Executives should treat ERP as a business operating model program. Start by defining standard workflows for opportunity handoff, project setup, staffing, time capture, billing, revenue recognition, and reporting. Establish common master data and KPI definitions early. Limit customization to areas that create measurable operational value. Phase deployment by process maturity if necessary, beginning with project accounting and billing controls before expanding into advanced forecasting or AI-assisted planning.

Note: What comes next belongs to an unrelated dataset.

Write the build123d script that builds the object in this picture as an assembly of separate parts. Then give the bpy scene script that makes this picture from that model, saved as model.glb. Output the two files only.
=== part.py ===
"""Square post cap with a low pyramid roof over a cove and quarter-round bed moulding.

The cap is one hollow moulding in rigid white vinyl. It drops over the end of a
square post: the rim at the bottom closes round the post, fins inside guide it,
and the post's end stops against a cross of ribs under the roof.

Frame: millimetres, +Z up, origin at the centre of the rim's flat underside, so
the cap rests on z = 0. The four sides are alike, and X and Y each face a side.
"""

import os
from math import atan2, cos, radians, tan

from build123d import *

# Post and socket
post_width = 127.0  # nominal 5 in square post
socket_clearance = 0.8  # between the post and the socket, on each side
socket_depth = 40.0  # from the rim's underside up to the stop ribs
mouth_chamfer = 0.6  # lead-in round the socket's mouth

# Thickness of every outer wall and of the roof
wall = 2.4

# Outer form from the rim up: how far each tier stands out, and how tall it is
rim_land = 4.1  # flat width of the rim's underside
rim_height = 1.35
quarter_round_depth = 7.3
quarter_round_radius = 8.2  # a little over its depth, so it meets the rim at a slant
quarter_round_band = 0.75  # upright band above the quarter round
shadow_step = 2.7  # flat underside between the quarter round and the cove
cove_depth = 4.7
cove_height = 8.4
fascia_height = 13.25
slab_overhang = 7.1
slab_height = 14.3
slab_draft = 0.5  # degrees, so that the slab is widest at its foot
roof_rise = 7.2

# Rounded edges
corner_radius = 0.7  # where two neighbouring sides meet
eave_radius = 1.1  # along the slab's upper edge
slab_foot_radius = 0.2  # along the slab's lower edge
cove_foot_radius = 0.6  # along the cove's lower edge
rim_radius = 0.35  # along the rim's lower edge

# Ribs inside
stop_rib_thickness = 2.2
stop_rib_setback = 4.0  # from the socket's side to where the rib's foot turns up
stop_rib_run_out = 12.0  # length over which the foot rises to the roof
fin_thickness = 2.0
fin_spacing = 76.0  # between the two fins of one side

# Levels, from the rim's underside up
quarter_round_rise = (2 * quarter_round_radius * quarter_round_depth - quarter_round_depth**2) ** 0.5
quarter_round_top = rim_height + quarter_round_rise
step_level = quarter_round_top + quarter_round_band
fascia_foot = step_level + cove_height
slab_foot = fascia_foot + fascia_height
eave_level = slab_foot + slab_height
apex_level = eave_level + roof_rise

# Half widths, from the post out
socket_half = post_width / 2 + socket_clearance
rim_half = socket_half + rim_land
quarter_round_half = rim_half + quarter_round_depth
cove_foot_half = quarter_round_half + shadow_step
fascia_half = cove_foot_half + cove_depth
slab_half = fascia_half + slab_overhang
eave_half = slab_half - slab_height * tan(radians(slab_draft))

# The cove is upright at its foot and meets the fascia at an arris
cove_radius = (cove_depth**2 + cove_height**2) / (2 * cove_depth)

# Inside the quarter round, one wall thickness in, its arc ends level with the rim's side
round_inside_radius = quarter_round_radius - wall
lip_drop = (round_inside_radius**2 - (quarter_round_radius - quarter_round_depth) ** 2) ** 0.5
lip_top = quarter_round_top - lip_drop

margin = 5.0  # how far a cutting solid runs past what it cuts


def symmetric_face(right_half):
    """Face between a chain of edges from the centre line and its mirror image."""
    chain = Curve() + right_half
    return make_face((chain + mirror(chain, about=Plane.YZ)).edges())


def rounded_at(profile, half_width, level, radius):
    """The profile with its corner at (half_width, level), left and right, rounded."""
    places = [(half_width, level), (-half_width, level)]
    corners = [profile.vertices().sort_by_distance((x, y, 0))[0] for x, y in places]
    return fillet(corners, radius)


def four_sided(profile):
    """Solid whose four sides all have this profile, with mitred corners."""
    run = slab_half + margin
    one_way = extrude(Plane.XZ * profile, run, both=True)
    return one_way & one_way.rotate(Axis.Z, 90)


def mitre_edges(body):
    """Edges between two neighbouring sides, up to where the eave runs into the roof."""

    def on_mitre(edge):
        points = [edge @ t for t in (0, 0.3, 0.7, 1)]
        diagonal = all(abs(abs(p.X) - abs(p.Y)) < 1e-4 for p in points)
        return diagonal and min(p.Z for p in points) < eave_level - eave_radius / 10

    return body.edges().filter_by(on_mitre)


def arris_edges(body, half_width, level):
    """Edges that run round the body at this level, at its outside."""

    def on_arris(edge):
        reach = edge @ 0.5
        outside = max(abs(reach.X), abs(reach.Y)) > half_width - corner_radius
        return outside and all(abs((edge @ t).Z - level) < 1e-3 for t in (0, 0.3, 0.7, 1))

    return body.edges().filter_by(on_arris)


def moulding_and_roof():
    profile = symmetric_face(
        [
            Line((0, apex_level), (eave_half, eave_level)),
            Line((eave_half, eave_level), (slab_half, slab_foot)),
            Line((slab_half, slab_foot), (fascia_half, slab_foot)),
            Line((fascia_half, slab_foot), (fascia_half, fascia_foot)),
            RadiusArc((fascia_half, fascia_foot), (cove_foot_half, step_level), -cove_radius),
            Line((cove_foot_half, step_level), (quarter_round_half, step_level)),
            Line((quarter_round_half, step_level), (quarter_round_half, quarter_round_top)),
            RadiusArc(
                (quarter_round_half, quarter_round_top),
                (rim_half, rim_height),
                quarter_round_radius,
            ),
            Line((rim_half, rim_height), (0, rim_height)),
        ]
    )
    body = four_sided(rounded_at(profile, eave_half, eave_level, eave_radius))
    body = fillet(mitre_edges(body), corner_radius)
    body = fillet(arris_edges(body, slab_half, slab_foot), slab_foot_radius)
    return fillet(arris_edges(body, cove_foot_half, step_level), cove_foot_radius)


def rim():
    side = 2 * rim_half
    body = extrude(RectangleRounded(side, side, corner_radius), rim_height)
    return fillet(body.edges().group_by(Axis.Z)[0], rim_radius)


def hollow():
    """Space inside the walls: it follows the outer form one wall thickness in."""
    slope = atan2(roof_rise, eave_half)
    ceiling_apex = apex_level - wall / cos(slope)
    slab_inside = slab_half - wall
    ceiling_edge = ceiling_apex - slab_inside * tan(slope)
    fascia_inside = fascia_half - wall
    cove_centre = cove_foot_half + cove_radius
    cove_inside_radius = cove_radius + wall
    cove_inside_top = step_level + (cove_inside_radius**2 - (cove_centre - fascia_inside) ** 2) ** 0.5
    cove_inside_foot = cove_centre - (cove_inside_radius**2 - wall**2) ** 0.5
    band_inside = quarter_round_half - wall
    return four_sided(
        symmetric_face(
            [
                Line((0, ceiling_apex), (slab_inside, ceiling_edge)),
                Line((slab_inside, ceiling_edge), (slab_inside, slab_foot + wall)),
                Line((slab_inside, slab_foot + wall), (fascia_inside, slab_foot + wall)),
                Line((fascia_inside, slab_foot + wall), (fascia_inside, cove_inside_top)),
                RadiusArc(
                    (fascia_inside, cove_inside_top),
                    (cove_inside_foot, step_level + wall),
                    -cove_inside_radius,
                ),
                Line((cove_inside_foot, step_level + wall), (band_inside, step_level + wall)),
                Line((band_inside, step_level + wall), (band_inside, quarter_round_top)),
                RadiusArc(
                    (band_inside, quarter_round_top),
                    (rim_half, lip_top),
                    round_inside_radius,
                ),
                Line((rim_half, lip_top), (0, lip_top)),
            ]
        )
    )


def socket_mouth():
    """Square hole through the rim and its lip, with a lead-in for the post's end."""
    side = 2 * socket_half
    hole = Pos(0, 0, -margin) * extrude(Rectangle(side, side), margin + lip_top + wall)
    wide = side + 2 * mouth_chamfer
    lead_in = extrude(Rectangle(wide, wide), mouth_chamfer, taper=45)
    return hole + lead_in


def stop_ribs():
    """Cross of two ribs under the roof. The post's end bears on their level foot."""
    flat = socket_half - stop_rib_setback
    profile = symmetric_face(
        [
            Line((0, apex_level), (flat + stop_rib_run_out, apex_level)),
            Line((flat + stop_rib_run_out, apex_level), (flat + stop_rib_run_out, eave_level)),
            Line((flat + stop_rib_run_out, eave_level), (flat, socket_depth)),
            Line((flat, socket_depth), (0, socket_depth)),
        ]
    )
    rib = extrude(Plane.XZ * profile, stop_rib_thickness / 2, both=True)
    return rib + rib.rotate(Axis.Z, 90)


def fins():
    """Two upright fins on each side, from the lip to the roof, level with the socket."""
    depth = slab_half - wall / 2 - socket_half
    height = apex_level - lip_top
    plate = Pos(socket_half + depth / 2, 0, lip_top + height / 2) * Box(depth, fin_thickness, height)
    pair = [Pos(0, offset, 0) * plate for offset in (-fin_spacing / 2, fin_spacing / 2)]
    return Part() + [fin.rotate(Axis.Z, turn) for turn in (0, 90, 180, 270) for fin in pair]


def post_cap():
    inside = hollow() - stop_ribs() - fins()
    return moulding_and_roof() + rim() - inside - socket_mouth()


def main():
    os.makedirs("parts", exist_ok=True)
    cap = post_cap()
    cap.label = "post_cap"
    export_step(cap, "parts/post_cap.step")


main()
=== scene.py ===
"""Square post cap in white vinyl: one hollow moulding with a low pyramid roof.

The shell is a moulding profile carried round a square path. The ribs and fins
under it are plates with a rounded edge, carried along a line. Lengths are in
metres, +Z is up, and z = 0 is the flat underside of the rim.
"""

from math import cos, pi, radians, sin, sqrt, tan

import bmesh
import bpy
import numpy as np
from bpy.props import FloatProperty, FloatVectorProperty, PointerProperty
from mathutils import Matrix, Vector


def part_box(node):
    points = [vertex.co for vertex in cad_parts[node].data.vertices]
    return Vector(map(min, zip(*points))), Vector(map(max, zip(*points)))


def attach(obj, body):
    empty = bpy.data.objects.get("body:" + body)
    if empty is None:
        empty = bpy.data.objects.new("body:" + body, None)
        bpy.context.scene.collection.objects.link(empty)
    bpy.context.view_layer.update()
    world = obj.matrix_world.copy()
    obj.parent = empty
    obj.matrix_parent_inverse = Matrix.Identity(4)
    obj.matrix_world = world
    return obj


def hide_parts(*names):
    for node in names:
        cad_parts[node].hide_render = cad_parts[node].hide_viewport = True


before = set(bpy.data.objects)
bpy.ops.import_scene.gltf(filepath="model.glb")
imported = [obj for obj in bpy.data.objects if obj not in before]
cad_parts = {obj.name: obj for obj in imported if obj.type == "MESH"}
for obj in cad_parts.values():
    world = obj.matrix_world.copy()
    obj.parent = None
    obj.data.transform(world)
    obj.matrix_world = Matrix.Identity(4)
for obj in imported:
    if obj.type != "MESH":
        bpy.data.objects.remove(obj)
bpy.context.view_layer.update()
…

- Assign joint ownership across finance, delivery, operations, and IT
- Define standard project and contract templates before configuration begins
- Clean customer, project, employee, and rate-card master data early
- Set policy for time entry, approvals, change orders, and billing exceptions
- Use phased rollout plans with measurable operational outcomes
- Train managers on workflow accountability, not only system navigation
What scalable professional services ERP maturity looks like
A scalable professional services ERP environment creates consistency without making the organization rigid. New projects can be launched from approved templates. Resource demand can be compared against available capacity. Time and expenses flow into billing and revenue recognition with minimal manual reconciliation. Executives can see margin risk before a project closes, not after. Finance can close faster because operational and financial records are aligned.

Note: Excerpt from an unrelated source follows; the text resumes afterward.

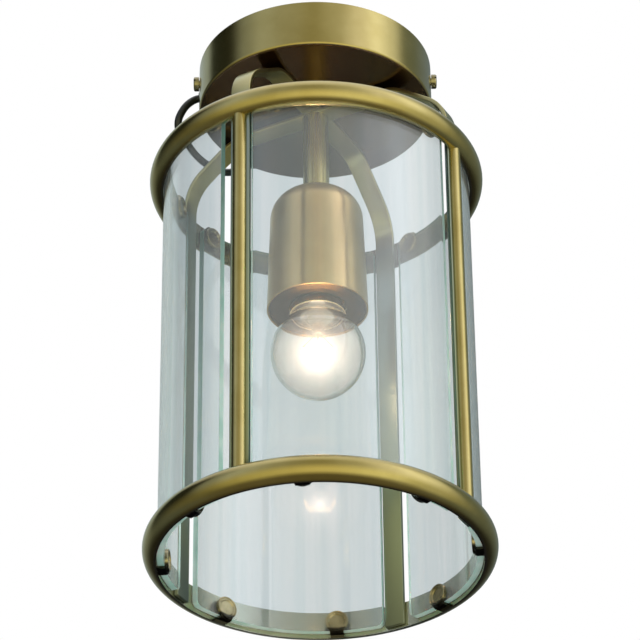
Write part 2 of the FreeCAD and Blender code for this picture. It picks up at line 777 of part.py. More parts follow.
def bulb_glass():
    """Clear golf-ball bulb with a necked open end that goes into the cap."""
    outer_pole, outer_arcs, outer_throat = bulb_outline(0.0)
    inner_pole, inner_arcs, inner_throat = bulb_outline(bulb_wall)
    lip = flat_point(0, cap_lip + seat_gap)
    edges = outer_arcs + inner_arcs
    outer_end = flat_point(cap_radius - cap_wall - seat_gap, outer_throat.z + seat_gap)
    edges += [line(outer_throat, outer_end), line(outer_end, outer_end + lip),
              line(outer_end + lip, inner_throat + lip + flat_point(0, seat_gap)),
              line(inner_throat + lip + flat_point(0, seat_gap), inner_throat), line(inner_pole, outer_pole)]
    return Part.Face(Part.Wire(Part.__sortEdges__(edges))).revolve(ORIGIN, AXIS, 360)


def bulb_cap():
    """Screw cap of the bulb, thread crests left plain, with a coned top."""
    inner = cap_radius - cap_wall
    cone_bottom = cap_top - cap_cone_height
    return turned([(inner, cap_bottom, 0), (cap_radius, cap_bottom, 0),
                   (cap_radius, cone_bottom, cap_shoulder_radius), (cap_crown_radius, cap_top, 0),
                   (cap_crown_radius - cap_wall, cap_top - cap_wall, 0), (inner, cone_bottom - cap_wall, 0)])


def bulb_insulator():
    """Dark glass button between cap and eyelet."""
    low = cap_top - insulator_depth
    return turned([(0, low, 0), (insulator_radius, low, 0), (insulator_radius, cap_top + seat_gap, 0),
                   (eyelet_radius + eyelet_slope, insulator_top, cap_shoulder_radius / 2),
                   (0, insulator_top, 0)])


def bulb_eyelet():
    """Soldered centre contact of the bulb."""
    return turned([(0, insulator_top, 0), (eyelet_radius, insulator_top, 0),
                   (eyelet_radius - eyelet_slope, eyelet_top, eyelet_slope), (0, eyelet_top, 0)])


def bulb_mount():
    """Flared glass stem inside the bulb that carries the wires."""
    flare = bulb_neck_radius - bulb_wall - glass_play
    top = cap_bottom + cap_lip
    return turned([(0, top, 0), (flare, top, 0), (flare, top - mount_rim_height, 0),
                   (mount_waist_radius, top - mount_flare_height, mount_waist_radius),
                   (mount_top_radius, mount_tip_z, mount_rim_height), (0, mount_tip_z, 0)])


def filament_points():
    """Zigzag of the filament round most of a circle."""
    z = bulb_centre_z + filament_lift
    points = []
    for k in range(filament_runs + 1):
        lift = filament_swing if k % 2 else -filament_swing
        azimuth = filament_span * (k / filament_runs - 0.5)
        points.append(polar(azimuth, filament_radius, z + lift))
    return points


def bulb_filament():
    """Filament hung in a ring of short straight runs."""
    return tube_along(filament_points(), [filament_bend] * (filament_runs - 1), filament_wire / 2)


def bulb_supports():
    """Two lead wires and three hooks that hold the filament."""
    points = filament_points()
    wires = []
    for k in supported_points:
        aim = points[k]
        start = Vector(aim.x * wire_root_share, aim.y * wire_root_share, mount_tip_z - seat_gap)
        reach = aim - start
        end = start + reach * (1 - (filament_wire + support_wire) / 2 / reach.Length)
        wires.append(rod_between(start, end, support_wire / 2))
    return Part.makeCompound(wires)


POST_NAMES = ("front_left", "front_right", "rear_right", "rear_left")
PANE_NAMES = ("front", "right", "rear", "left")


def all_pieces():
    """Every node's name with its solid."""
    pieces = {
        "ceiling_bracket": ceiling_bracket(),
        "side_screw_right": side_screw(90),
        "side_screw_left": side_screw(-90),
        "canopy": canopy(),
        "cord_gland_side": cord_gland(*cord_exit),
        "cord_gland_rear": cord_gland(*cord_return),
        "feed_cord": feed_cord(),
        "terminal_block": terminal_block(),
        "terminal_block_screws": terminal_block_screws(),
        "live_wire": supply_wire(1, 0),
        "neutral_wire": supply_wire(-1, -1),
        "earth_wire": earth_wire(),
        "earth_stud": earth_stud(),
        "threaded_nipple": threaded_nipple(),
        "nipple_washer": nipple_washer(),
        "nipple_nut": nipple_nut(),
        "stem_tube": stem_tube(),
        "strap_upper": cage_strap(first_post_azimuth, 0),
        "strap_lower": cage_strap(first_post_azimuth + post_step, 1),
        "top_ring": half_round_ring(top_ring_z),
        "bottom_ring": half_round_ring(bottom_ring_z),
        "top_clips": clip_set(top_ring_z, top_clip_spread, 1),
        "bottom_clips": clip_set(bottom_ring_z, bottom_clip_spread, -1),
        "holder_sleeve": holder_sleeve(),
        "sleeve_nut": sleeve_nut(),
        "holder_flange": holder_flange(),
        "holder_screws": holder_screws(),
        "porcelain_body": porcelain_body(),
        "holder_terminals": holder_terminals(),
        "screw_shell": screw_shell(),
        "centre_contact": centre_contact(),
        "bulb_glass": bulb_glass(),
        "bulb_cap": bulb_cap(),
        "bulb_insulator": bulb_insulator(),
        "bulb_eyelet": bulb_eyelet(),
        "bulb_mount": bulb_mount(),
        "bulb_supports": bulb_supports(),
        "bulb_filament": bulb_filament(),
    }
    for name, azimuth in zip(POST_NAMES, post_azimuths()):
        pieces["upright_rod_" + name] = upright_rod(azimuth)
    for k, name in enumerate(PANE_NAMES):
        pieces["glass_pane_" + name] = glass_pane(k)
    return pieces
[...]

This maturity model matters as firms expand into new geographies, add service lines, acquire smaller firms, or move toward recurring revenue models. Standardized workflows make integration easier. Common reporting definitions improve decision quality. Governance becomes more sustainable because controls are embedded in the operating system rather than enforced manually.
For professional services organizations, ERP is most effective when it becomes the system of operational truth for project workflow and revenue operations. The objective is not simply to automate administration. It is to create a repeatable delivery and financial model that supports growth, protects margin, and gives leadership reliable visibility into how work is performed and monetized.